Tout à fait d’accord avec toi Camille. Mais je pense que le problème vient tout autant du manque de considération pour le spectateur, comme dit Professor, que de la paresse des gens du métier à se reposer sur la technique et l’informatique qui sont devenus bien trop envahissants.
Le terme « robotique » aurait d’ailleurs bien collé à ta description de ce « bruit de fond » bien trop illustratif et pas assez diégétique.

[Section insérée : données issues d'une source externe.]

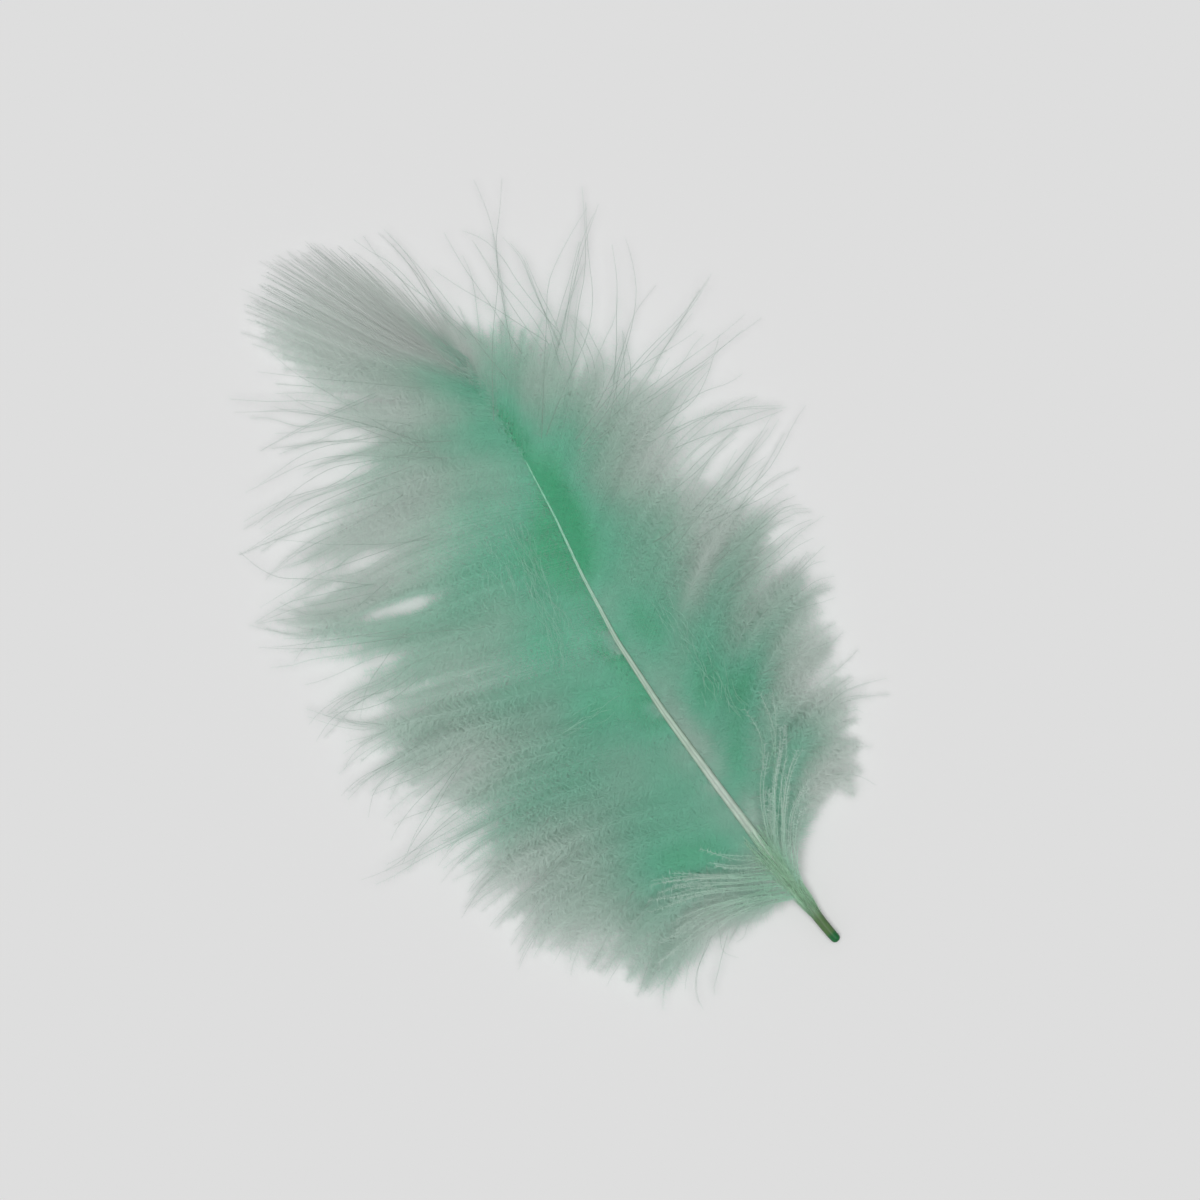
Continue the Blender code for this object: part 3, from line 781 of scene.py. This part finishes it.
def bundle(points, heights, offsets, spreads, shortest, rng):
    """Strands beside one line: their paths, and their shares. The spreads scale their offsets along it."""
    count = len(offsets)
    line = np.column_stack((through_points(points), np.interp(ALONG, HEIGHTS_AT, heights)))
    shares = ALONG * rng.uniform(shortest, 1.0, count)[:, None]
    paths = np.stack([np.interp(shares, ALONG, line[:, axis]) for axis in range(3)], axis=-1)
    spread = np.interp(shares, np.linspace(0.0, 1.0, len(spreads)), spreads)
    offset = offsets[:, None] * spread + waves(shares, count, *LOOSE_SWAY, rng)
    paths += sideways(paths) * offset[..., None]
    paths[..., 2] += rng.normal(0.0, LOOSE_LIFT, count)[:, None] * shares
    return paths, shares


def joined(bundles):
    """The paths and the shares of several bundles, each in one array."""
    return [np.concatenate(each) for each in zip(*bundles)]


def loose_strands(paths, fade, fluff, bare, rng):
    """Strands that take chance places around the feather. Fluff and bare may be one number for all."""
    values = [np.broadcast_to(value, fade.shape) for value in (fade, fluff, bare)]
    return Strands(paths, rng.uniform(0, 1, len(paths)), *values)


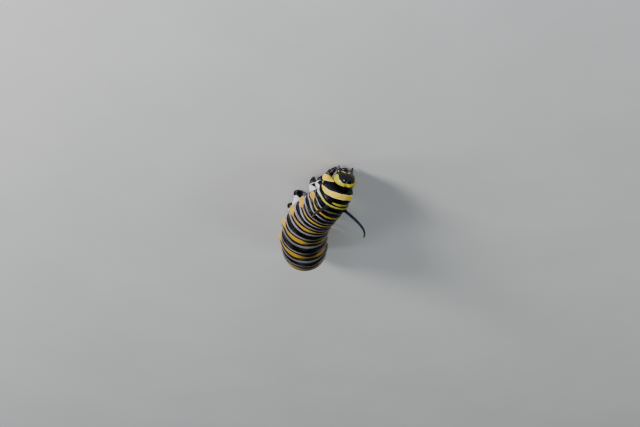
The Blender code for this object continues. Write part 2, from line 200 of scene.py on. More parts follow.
lengths, half_widths, headings, pitches, twists = np.array(list(SEGMENTS.values()), float).T
ends = np.concatenate([[0.0], np.cumsum(lengths)])
middles = (ends[:-1] + ends[1:]) / 2
along = np.linspace(0, ends[-1], round(ends[-1] / LINE_STEP))
heading, pitch, twist = (
    np.radians(smooth_curve(middles, angle, along)) for angle in (headings, pitches, twists)
)
width_knots = np.concatenate([[0.0], middles])
line_width = smooth_curve(width_knots, np.append(FRONT_HALF_WIDTH, half_widths), along)
line_axis = np.stack(
    [np.sin(heading) * np.cos(pitch), np.cos(heading) * np.cos(pitch), np.sin(pitch)], axis=1
)
line_left = np.stack([np.cos(heading), -np.sin(heading), np.zeros_like(heading)], axis=1)
line_up = np.cross(line_left, line_axis)
steps = (line_axis[1:] + line_axis[:-1]) / 2 * (along[1] - along[0])
line_point = np.vstack([np.zeros(3), np.cumsum(steps, axis=0)])


def read_line(values, s):
    """Values kept along the centreline, read at distances s by straight interpolation."""
    if values.ndim == 1:
        return np.interp(s, along, values)
    return np.stack([np.interp(s, along, values[:, k]) for k in range(3)], axis=-1)


def place_in(segment, share=0.5):
    """Distance along the centreline to a place in a segment, as a share of its length."""
    i = NAMES.index(segment)
    return ends[i] + share * (ends[i + 1] - ends[i])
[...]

Je ne partage pas du tout votre appréciation de la musique de Zimmer. Évidemment j’aimais beaucoup le thème de Batman par Dany Elfman et j’aime la musique type orchestrale habituelle qui font les B.O depuis si longtemps. Mais quand Nolan est arrivé il a embarqué Zimmer dans l’aventure. Et non seulement il l’embarque mais en plus Zimmer se met à faire de la musique plus « sensorielle » que mélodique.
Parce que tout le monde ramène Zimmer au « Broooommmm » d’Inception qui pollue maintenant tous les films et bandes annonces, (c’est vrai) mais c’est oublié que Zimmer a une capacité à créer une ambiance et a parfaitement collé aux images. La B.O de Man of Steel était une réussite dans ce sens là.
Dans le genre, le thème de Bane dans TDKR avec ses percussions est aussi un grand moment. Et puis le tout dernier c’est « Red capes are coming » et ce piano (quasi préparé pour les spécialistes) ça me fout des frissons.
Je trouve que le travail de Zimmer sur le début de l’univers DC a apporté un vrai ton différent et une couleur qui change de la musique de film plus traditionnelle comme Star Wars. J’aime les thèmes de Star Wars et le travail de Williams mais je trouve vraiment bien que l’ensemble du DCEU soit musicalement plus décalé.
Que Zimmer s’en aille est dommage mais je pense qu’il a planté les graines et que si la production garde cette ambiance ça va le faire.